Suckers as we are for wildlife, we quickly found... no surprise... that they enjoyed muffins and buns which we gladly shared. 

Our rental in the hotel lot. I hate white cars. But white on white is kinda cool. I like to try different rentals... cheaper than buying one... this one was cool in some ways, a pain in the ass in others.

While Stephen was performing, Michael took us to a couple sites in Calgary that we hadn't seen. This is Lougheed House. Some of you will remember the name. An elegant time, when life was simpler. Not necessarily better, but simpler.

A "Christmas Tree" in the house. Not one we'd want in our homes, but clever we thought.

A picture of a picture on the wall. Reminded me of my childhood. A Lionel isn't it?

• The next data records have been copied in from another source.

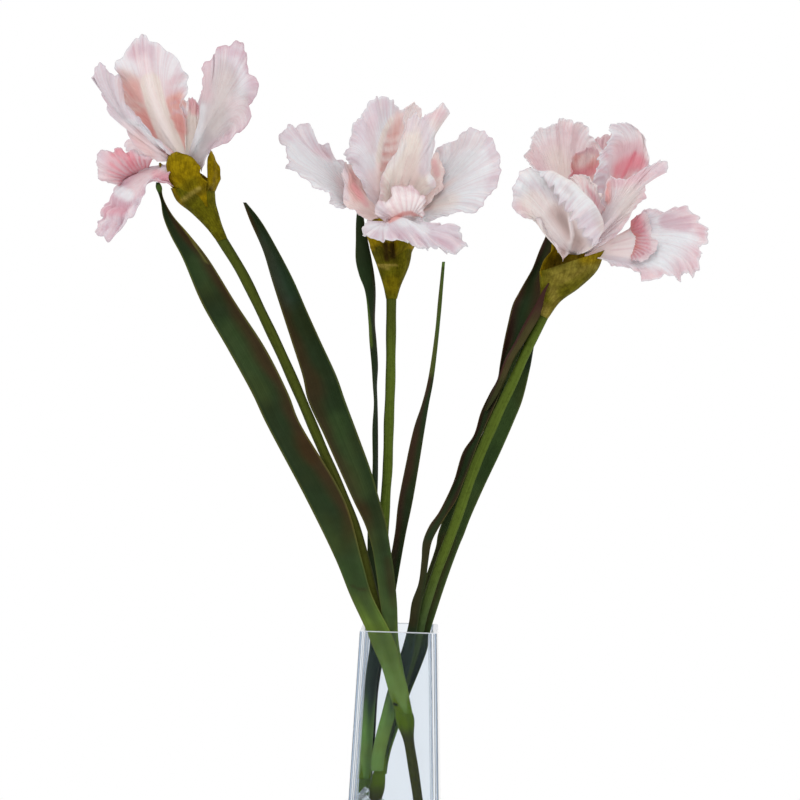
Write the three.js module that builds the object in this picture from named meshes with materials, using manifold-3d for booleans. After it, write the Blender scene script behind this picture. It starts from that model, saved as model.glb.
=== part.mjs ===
// Three cut irises with long leaves, standing in clear crystals in a tall glass vase.
// Millimetres, +Z up, the front of the arrangement facing -Y, the vase's underside centred on the origin.

import * as THREE from "three";
import { mergeVertices } from "three/addons/utils/BufferGeometryUtils.js";
import Module from "manifold-3d";

const wasm = await Module();
wasm.setup();

// Vase: a square glass beaker, wider at the foot than at the mouth.
const VASE_HEIGHT = 250;
const MOUTH_HALF = 30.5;
const TAPER = 0.0391;
const WALL = 4;
const FLOOR = 10;
const EDGE = 0.9;
const CORNER = 3;
const CORNER_STEPS = 3;
const VASE_TURN = -0.035;

// Play left between pieces that touch.
const GAP = 0.3;

// Stems and leaves.
const STEM_RADIUS = 4;
const STEM_SIDES = 8;
const STEM_RINGS = 26;
const LEAF_THICKNESS = 1;
const LEAF_ROWS = 23;
const LEAF_COLUMNS = 4;
const EDGE_ROWS = 8;
const EDGE_COLUMNS = 2;

// Petals.
const PETAL_THICKNESS = 1.1;
// How much deeper a bloom is, front to back, than its points say.
const FULLNESS = 1.2;
const PETAL_ROWS = 6;
const PETAL_COLUMNS = 10;
const CREST_ROWS = 2;
const CREST_COLUMNS = 6;
const BRACT_THICKNESS = 1.3;
const BRACT_ROWS = 3;
const BRACT_COLUMNS = 4;
const CUP_SIDES = 12;

// Crystals.
const CRYSTAL_SIZE = 15;
const TOP_CRYSTALS = 4;
const SIDE_CRYSTALS = 12;
const FILL_LEFT = 122;
const FILL_RIGHT = 88;

// The front drawing: flowers and leaves are laid out by column and row as seen from the front, with
// the depth behind the plane through the vase's axis in mm. The drawing leans a little against the
// vase and is in perspective, so that pieces further back are drawn smaller than they are.
const STEP = 0.8;
const AXIS_COLUMN = 399.5;
const RIM_ROW = 627;
const LEAN = 0.0262;
const EYE_X = -4.35;
const EYE_Z = 507;
const EYE_DISTANCE = 2000;

function seen(column, row, depth) {
  const across = (column - AXIS_COLUMN) * STEP;
  const down = (row - RIM_ROW) * STEP;
  const x = across * Math.cos(LEAN) + down * Math.sin(LEAN);
  const z = VASE_HEIGHT + across * Math.sin(LEAN) - down * Math.cos(LEAN);
  const spread = 1 + depth / EYE_DISTANCE;
  return new THREE.Vector3(EYE_X + (x - EYE_X) * spread, depth, EYE_Z + (z - EYE_Z) * spread);
}

function smooth(points) {
  return new THREE.CatmullRomCurve3(points, false, "centripetal");
}

// Solids.

function toManifold(geometry) {
  const plain = geometry.clone();
  plain.deleteAttribute("normal");
  plain.deleteAttribute("uv");
  const merged = mergeVertices(plain, 1e-5);
  const mesh = new wasm.Mesh({
    numProp: 3,
    vertProperties: Float32Array.from(merged.attributes.position.array),
    triVerts: Uint32Array.from(merged.index.array),
  });
  return new wasm.Manifold(mesh);
}

function toGeometry(solid) {
  const mesh = solid.getMesh();
  const geometry = new THREE.BufferGeometry();
  geometry.setAttribute("position", new THREE.BufferAttribute(mesh.vertProperties, 3));
  geometry.setIndex(new THREE.BufferAttribute(mesh.triVerts, 1));
  return geometry;
}

function largestBody(solid) {
  const bodies = solid.decompose();
  return bodies.reduce((best, body) => (body.volume() > best.volume() ? body : best));
}

function geometryOf(points, triangles) {
  const geometry = new THREE.BufferGeometry();
  const flat = points.flatMap((point) => [point.x, point.y, point.z]);
  geometry.setAttribute("position", new THREE.Float32BufferAttribute(flat, 3));
  geometry.setIndex(triangles);
  return geometry;
}

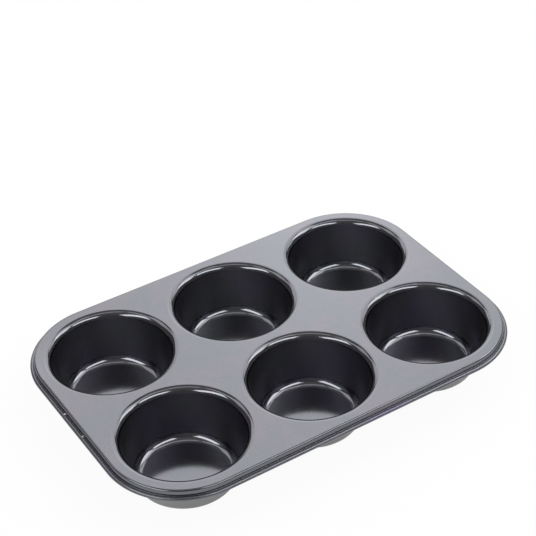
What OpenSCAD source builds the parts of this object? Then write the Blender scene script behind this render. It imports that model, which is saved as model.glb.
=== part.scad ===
// Jumbo muffin pan: one steel sheet, drawn into deep round cups, bent down and rolled at its rim.
// Millimetres, +Z up. X runs along the long side. The origin is on the surface that the pan stands
// on, under the middle of the deck.

/* [Cup layout] */
// Cups along the long side
cups_x = 3; // [1:1:5]
// Cups along the short side
cups_y = 2; // [1:1:4]
// Distance between the centres of neighbouring cups
cup_pitch = 107; // [104:0.5:130]

/* [Sheet] */
// Thickness of the coated sheet
sheet = 0.6; // [0.4:0.1:1]

/* [Cups] */
// Radius of a cup's mouth, where the flat deck ends and the lip begins
mouth_r = 50.8; // [47:0.2:52]
// Radius of the bend from the deck into a cup, on top
lip_r = 5.8; // [3:0.2:9]
// Depth of a cup, from the top of the deck to the top of its floor
cup_depth = 40.6; // [30:0.2:60]
// Radius of the flat part of a cup's floor
floor_r = 31; // [24:0.5:35]
// Radius of the bend from the floor to the wall, inside the cup
floor_bend_r = 6.9; // [4:0.1:9]

/* [Rim] */
// From the centre of an outer cup to the line where the deck starts to bend down
deck_margin = 56.3; // [53.5:0.1:80]
// Radius of the bend at the edge of the deck, on top
edge_r = 1.45; // [1.2:0.05:3]
// Angle by which the skirt below the edge leans outward from upright
skirt_lean = 6; // [0:1:20]
// From the top of the deck to the bottom of the rolled edge
rim_drop = 7.6; // [6.5:0.1:12]
// Outer radius of the rolled edge
roll_r = 1.65; // [1.4:0.05:1.9]
// From the line where the deck starts to bend down to the outside of the rolled edge
rim_out = 4.75; // [4.2:0.05:5.5]
// Radius of the hollow bend between the skirt and the roll
neck_r = 0.3; // [0.3:0.05:0.8]
// Angle that the sheet turns round the roll
roll_turn = 296; // [240:1:300]

/* [Hidden] */
$fn = 96;
coat_colour = [0.33, 0.33, 0.36];
// Angle between neighbouring points on a bend of the sheet
bend_step = 10;
// How far the deck, the cups and the rim run into each other, because they are one sheet
lap = 1;
pan_height = cup_depth + sheet;
span_x = (cups_x - 1) * cup_pitch;
span_y = (cups_y - 1) * cup_pitch;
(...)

A cozy nook in the house. Jane loved it. I liked it. :)

The living room.

Michael asked if we'd like to see the new library. I thought sure. But I sure didn't expect this. This is the entrance.

I'm always looking around, so I spotted this scene outside a library window. My kind of diversion. The green bikes are rentals. Pick up, pay, drop off. Or I guess it's pick up, drop off, pay. Whatever.

The library is an architectural marvel.

Jane & Michael on the stairs.

No high shelves... reachable by all.

Levels upon levels. Lots of computers and quiet areas. No crowded shelves. An incredible design. They've taken the 'open concept' to heart.

This is no ordinary library. It will win awards and be a second level tourist attraction in my opinion. But then again, it cost $250 million. That's a quarter of a billion!

Is this what libraries in today's large cites have to do to attract us in the digital age? Maybe. If you go to Calgary, check it out. I don't think you'll be disappointed.

How things can change. I always took my 'monster' camera on trips before. Not this time. These are all taken with my shirt-pocket point-and-shoot. On an overseas trip I think I'll still take the monster, but I may have to reconsider that even. Maybe it depends on where we go. We'll see.